REQUIRED TASK: Below is a listing; copy all of it exactly.

==============================

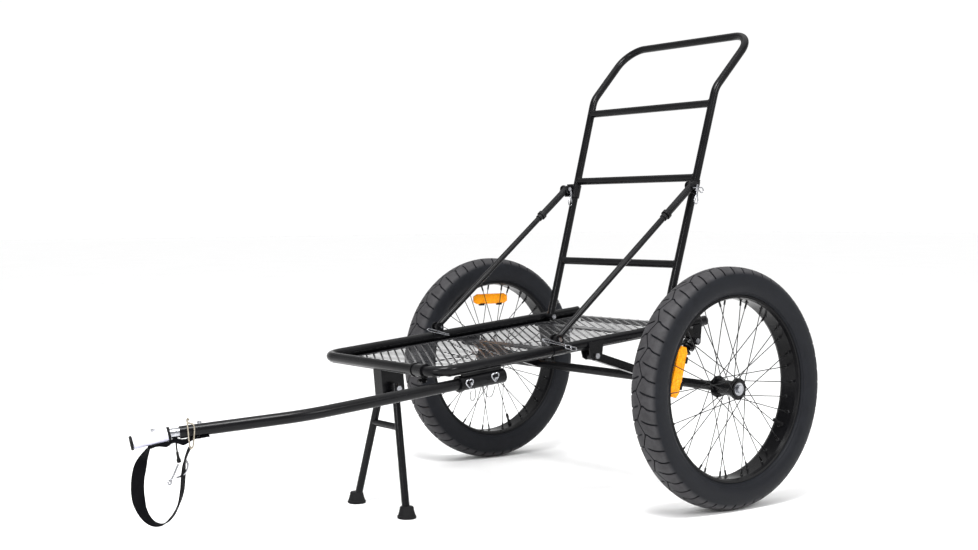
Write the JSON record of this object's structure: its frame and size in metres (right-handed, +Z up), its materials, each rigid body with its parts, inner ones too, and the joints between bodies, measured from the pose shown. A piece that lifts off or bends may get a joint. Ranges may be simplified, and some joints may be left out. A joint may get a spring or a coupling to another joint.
{
  "type": "folding game cart",
  "caption": "Sprung folding field cart with an expanded-metal bed, spoked balloon-tyred wheels, braced push handle, kickstand and offset tow bar.",
  "frame": {"origin": "middle of the object's box on the ground, leaving out the strap and lanyards", "axes": "+X from the tow hitch to the push handle, +Z up, the tow bar's receiver on the -Y side"},
  "size_m": [1.6024, 0.9428, 1.1009],
  "materials": {
    "black_frame": "gloss black powder coat",
    "deck_mesh": "satin black coated expanded steel",
    "black_fitting": "satin black",
    "black_rubber": "matte",
    "tyre_rubber": "matte tread, satin sidewall",
    "black_rim": "gloss black",
    "spoke_steel": "black coated steel",
    "bearing_steel": "ground",
    "amber_reflector": "clear amber, prismatic",
    "bright_fasteners": "zinc plated",
    "shock_black": "gloss black",
    "shock_bright": "polished",
    "white_sleeve": "gloss white",
    "webbing": "woven webbing",
    "lanyard_wire": "coated wire"
  },
  "bodies": {
    "frame": {"bed_frame_tube": "black_frame", "rail_end_caps": "black_rubber", "bed_deck": "deck_mesh", "deck_crossbars": "deck_mesh", "arm_brackets": "black_frame", "shock_brackets": "black_frame", "frame_bolts": "bright_fasteners", "front_clamp": "black_fitting", "kickstand_bracket": "black_frame", "brace_clevises": "black_fitting", "lock_pins": "bright_fasteners", "lock_clips": "bright_fasteners", "tow_receiver": "black_frame", "tow_bar": "black_frame", "hitch_stub": "bright_fasteners", "hitch_sleeve": "white_sleeve", "hitch_rings": "black_rubber", "hitch_pins": "bright_fasteners", "snap_hook": "bright_fasteners", "tow_strap": "webbing", "strap_gather": "webbing", "hitch_tether": "webbing", "receiver_lanyard_front": "lanyard_wire", "receiver_lanyard_rear": "lanyard_wire"},
    "suspension": {"axle_beam": "black_frame", "swing_arm_near": "black_frame", "swing_arm_far": "black_frame", "stub_axles": "bearing_steel", "axle_fasteners": "bright_fasteners", "shock_lugs": "black_frame"},
    "wheel_near": {"tyre_near": "tyre_rubber", "rim_near": "black_rim", "spokes_near": "spoke_steel", "hub_near": "black_rim", "wheel_bearings_near": "bearing_steel", "reflector_near": "amber_reflector", "valve_stem_near": "black_rubber"},
    "wheel_far": {"tyre_far": "tyre_rubber", "rim_far": "black_rim", "spokes_far": "spoke_steel", "hub_far": "black_rim", "wheel_bearings_far": "bearing_steel", "reflector_far": "amber_reflector", "valve_stem_far": "black_rubber"},
    "shock_upper_near": {"shock_body_near": "shock_black", "shock_spring_near": "shock_black"},
    "shock_upper_far": {"shock_body_far": "shock_black", "shock_spring_far": "shock_black"},
    "shock_lower_near": {"shock_rod_near": "shock_bright"},
    "shock_lower_far": {"shock_rod_far": "shock_bright"},
    "handle": {"handle_frame": "black_frame", "handle_rungs": "black_frame", "brace_saddles": "black_fitting", "saddle_pins": "bright_fasteners"},
    "brace_near": {"brace_sleeve_near": "black_fitting", "brace_rod_near": "black_frame"},
    "brace_far": {"brace_sleeve_far": "black_fitting", "brace_rod_far": "black_frame"},
    "kickstand": {"kickstand_legs": "black_frame", "kickstand_feet": "black_rubber"}
  },
  "joints": [
    {"name": "suspension_travel", "type": "hinge", "parent": "frame", "child": "suspension", "pos_m": [0.25976, 0, 0.336], "axis": [0, -1, 0], "range_deg": [0, 6], "stiffness_Nm_per_rad": 1200, "springref_deg": -2.86, "deforming": ["shock_spring_near", "shock_spring_far"]},
    {"name": "handle_fold", "type": "hinge", "parent": "frame", "child": "handle", "pos_m": [0.50176, 0, 0.38799], "axis": [0, -1, 0], "range_deg": [0, 98]},
    {"name": "kickstand_fold", "type": "hinge", "parent": "frame", "child": "kickstand", "pos_m": [-0.13524, 0, 0.272], "axis": [0, -1, 0], "range_deg": [0, 85]},
    {"name": "wheel_near_spin", "type": "hinge", "parent": "suspension", "child": "wheel_near", "pos_m": [0.47676, -0.4325, 0.2675], "axis": [0, 1, 0], "continuous": true},
    {"name": "shock_near_top_pivot", "type": "hinge", "parent": "frame", "child": "shock_upper_near", "pos_m": [0.57076, -0.23, 0.353], "axis": [0, -1, 0], "range_deg": [-12, 1]},
    {"name": "shock_near_foot_pivot", "type": "hinge", "parent": "suspension", "child": "shock_lower_near", "pos_m": [0.49126, -0.23, 0.281], "axis": [0, -1, 0], "range_deg": [-18, 2]},
    {"name": "brace_near_fold", "type": "hinge", "parent": "handle", "child": "brace_near", "pos_m": [0.57326, -0.228, 0.718], "axis": [0, -1, 0], "range_deg": [-133, 0]},
    {"name": "wheel_far_spin", "type": "hinge", "parent": "suspension", "child": "wheel_far", "pos_m": [0.47676, 0.4325, 0.2675], "axis": [0, 1, 0], "continuous": true},
    {"name": "shock_far_top_pivot", "type": "hinge", "parent": "frame", "child": "shock_upper_far", "pos_m": [0.57076, 0.23, 0.353], "axis": [0, -1, 0], "range_deg": [-12, 1]},
    {"name": "shock_far_foot_pivot", "type": "hinge", "parent": "suspension", "child": "shock_lower_far", "pos_m": [0.49126, 0.23, 0.281], "axis": [0, -1, 0], "range_deg": [-18, 2]},
    {"name": "brace_far_fold", "type": "hinge", "parent": "handle", "child": "brace_far", "pos_m": [0.57326, 0.228, 0.718], "axis": [0, -1, 0], "range_deg": [-133, 0]}
  ],
  "couplings": [
    {"joint": "shock_near_top_pivot", "follows": "suspension_travel", "ratio": -1.6375},
    {"joint": "shock_near_foot_pivot", "follows": "suspension_travel", "ratio": -2.6375},
    {"joint": "brace_near_fold", "follows": "handle_fold", "ratio": -1.3469},
    {"joint": "shock_far_top_pivot", "follows": "suspension_travel", "ratio": -1.6375},
    {"joint": "shock_far_foot_pivot", "follows": "suspension_travel", "ratio": -2.6375},
    {"joint": "brace_far_fold", "follows": "handle_fold", "ratio": -1.3469}
  ]
}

==============================

EXPECTED ANSWER:
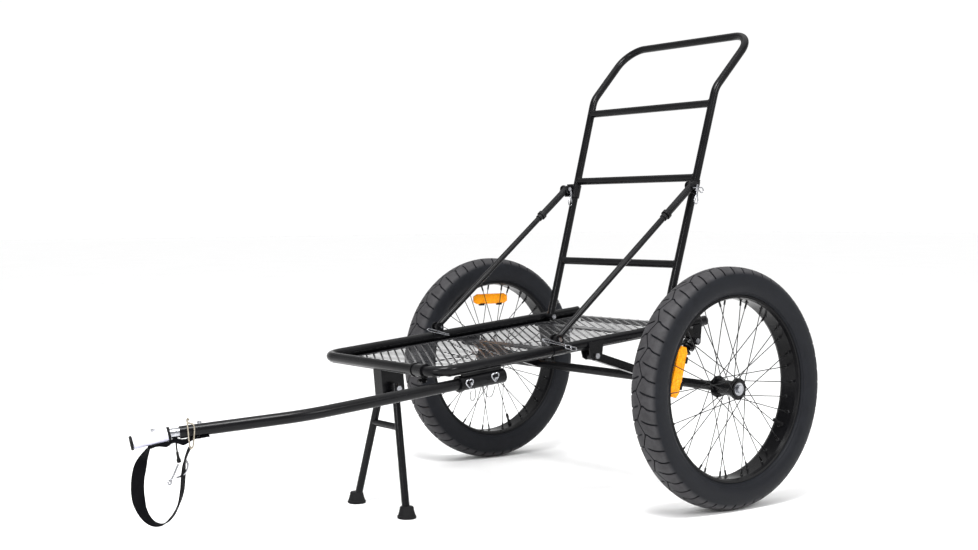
Write the JSON record of this object's structure: its frame and size in metres (right-handed, +Z up), its materials, each rigid body with its parts, inner ones too, and the joints between bodies, measured from the pose shown. A piece that lifts off or bends may get a joint. Ranges may be simplified, and some joints may be left out. A joint may get a spring or a coupling to another joint.
{
  "type": "folding game cart",
  "caption": "Sprung folding field cart with an expanded-metal bed, spoked balloon-tyred wheels, braced push handle, kickstand and offset tow bar.",
  "frame": {"origin": "middle of the object's box on the ground, leaving out the strap and lanyards", "axes": "+X from the tow hitch to the push handle, +Z up, the tow bar's receiver on the -Y side"},
  "size_m": [1.6024, 0.9428, 1.1009],
  "materials": {
    "black_frame": "gloss black powder coat",
    "deck_mesh": "satin black coated expanded steel",
    "black_fitting": "satin black",
    "black_rubber": "matte",
    "tyre_rubber": "matte tread, satin sidewall",
    "black_rim": "gloss black",
    "spoke_steel": "black coated steel",
    "bearing_steel": "ground",
    "amber_reflector": "clear amber, prismatic",
    "bright_fasteners": "zinc plated",
    "shock_black": "gloss black",
    "shock_bright": "polished",
    "white_sleeve": "gloss white",
    "webbing": "woven webbing",
    "lanyard_wire": "coated wire"
  },
  "bodies": {
    "frame": {"bed_frame_tube": "black_frame", "rail_end_caps": "black_rubber", "bed_deck": "deck_mesh", "deck_crossbars": "deck_mesh", "arm_brackets": "black_frame", "shock_brackets": "black_frame", "frame_bolts": "bright_fasteners", "front_clamp": "black_fitting", "kickstand_bracket": "black_frame", "brace_clevises": "black_fitting", "lock_pins": "bright_fasteners", "lock_clips": "bright_fasteners", "tow_receiver": "black_frame", "tow_bar": "black_frame", "hitch_stub": "bright_fasteners", "hitch_sleeve": "white_sleeve", "hitch_rings": "black_rubber", "hitch_pins": "bright_fasteners", "snap_hook": "bright_fasteners", "tow_strap": "webbing", "strap_gather": "webbing", "hitch_tether": "webbing", "receiver_lanyard_front": "lanyard_wire", "receiver_lanyard_rear": "lanyard_wire"},
    "suspension": {"axle_beam": "black_frame", "swing_arm_near": "black_frame", "swing_arm_far": "black_frame", "stub_axles": "bearing_steel", "axle_fasteners": "bright_fasteners", "shock_lugs": "black_frame"},
    "wheel_near": {"tyre_near": "tyre_rubber", "rim_near": "black_rim", "spokes_near": "spoke_steel", "hub_near": "black_rim", "wheel_bearings_near": "bearing_steel", "reflector_near": "amber_reflector", "valve_stem_near": "black_rubber"},
    "wheel_far": {"tyre_far": "tyre_rubber", "rim_far": "black_rim", "spokes_far": "spoke_steel", "hub_far": "black_rim", "wheel_bearings_far": "bearing_steel", "reflector_far": "amber_reflector", "valve_stem_far": "black_rubber"},
    "shock_upper_near": {"shock_body_near": "shock_black", "shock_spring_near": "shock_black"},
    "shock_upper_far": {"shock_body_far": "shock_black", "shock_spring_far": "shock_black"},
    "shock_lower_near": {"shock_rod_near": "shock_bright"},
    "shock_lower_far": {"shock_rod_far": "shock_bright"},
    "handle": {"handle_frame": "black_frame", "handle_rungs": "black_frame", "brace_saddles": "black_fitting", "saddle_pins": "bright_fasteners"},
    "brace_near": {"brace_sleeve_near": "black_fitting", "brace_rod_near": "black_frame"},
    "brace_far": {"brace_sleeve_far": "black_fitting", "brace_rod_far": "black_frame"},
    "kickstand": {"kickstand_legs": "black_frame", "kickstand_feet": "black_rubber"}
  },
  "joints": [
    {"name": "suspension_travel", "type": "hinge", "parent": "frame", "child": "suspension", "pos_m": [0.25976, 0, 0.336], "axis": [0, -1, 0], "range_deg": [0, 6], "stiffness_Nm_per_rad": 1200, "springref_deg": -2.86, "deforming": ["shock_spring_near", "shock_spring_far"]},
    {"name": "handle_fold", "type": "hinge", "parent": "frame", "child": "handle", "pos_m": [0.50176, 0, 0.38799], "axis": [0, -1, 0], "range_deg": [0, 98]},
    {"name": "kickstand_fold", "type": "hinge", "parent": "frame", "child": "kickstand", "pos_m": [-0.13524, 0, 0.272], "axis": [0, -1, 0], "range_deg": [0, 85]},
    {"name": "wheel_near_spin", "type": "hinge", "parent": "suspension", "child": "wheel_near", "pos_m": [0.47676, -0.4325, 0.2675], "axis": [0, 1, 0], "continuous": true},
    {"name": "shock_near_top_pivot", "type": "hinge", "parent": "frame", "child": "shock_upper_near", "pos_m": [0.57076, -0.23, 0.353], "axis": [0, -1, 0], "range_deg": [-12, 1]},
    {"name": "shock_near_foot_pivot", "type": "hinge", "parent": "suspension", "child": "shock_lower_near", "pos_m": [0.49126, -0.23, 0.281], "axis": [0, -1, 0], "range_deg": [-18, 2]},
    {"name": "brace_near_fold", "type": "hinge", "parent": "handle", "child": "brace_near", "pos_m": [0.57326, -0.228, 0.718], "axis": [0, -1, 0], "range_deg": [-133, 0]},
    {"name": "wheel_far_spin", "type": "hinge", "parent": "suspension", "child": "wheel_far", "pos_m": [0.47676, 0.4325, 0.2675], "axis": [0, 1, 0], "continuous": true},
    {"name": "shock_far_top_pivot", "type": "hinge", "parent": "frame", "child": "shock_upper_far", "pos_m": [0.57076, 0.23, 0.353], "axis": [0, -1, 0], "range_deg": [-12, 1]},
    {"name": "shock_far_foot_pivot", "type": "hinge", "parent": "suspension", "child": "shock_lower_far", "pos_m": [0.49126, 0.23, 0.281], "axis": [0, -1, 0], "range_deg": [-18, 2]},
    {"name": "brace_far_fold", "type": "hinge", "parent": "handle", "child": "brace_far", "pos_m": [0.57326, 0.228, 0.718], "axis": [0, -1, 0], "range_deg": [-133, 0]}
  ],
  "couplings": [
    {"joint": "shock_near_top_pivot", "follows": "suspension_travel", "ratio": -1.6375},
    {"joint": "shock_near_foot_pivot", "follows": "suspension_travel", "ratio": -2.6375},
    {"joint": "brace_near_fold", "follows": "handle_fold", "ratio": -1.3469},
    {"joint": "shock_far_top_pivot", "follows": "suspension_travel", "ratio": -1.6375},
    {"joint": "shock_far_foot_pivot", "follows": "suspension_travel", "ratio": -2.6375},
    {"joint": "brace_far_fold", "follows": "handle_fold", "ratio": -1.3469}
  ]
}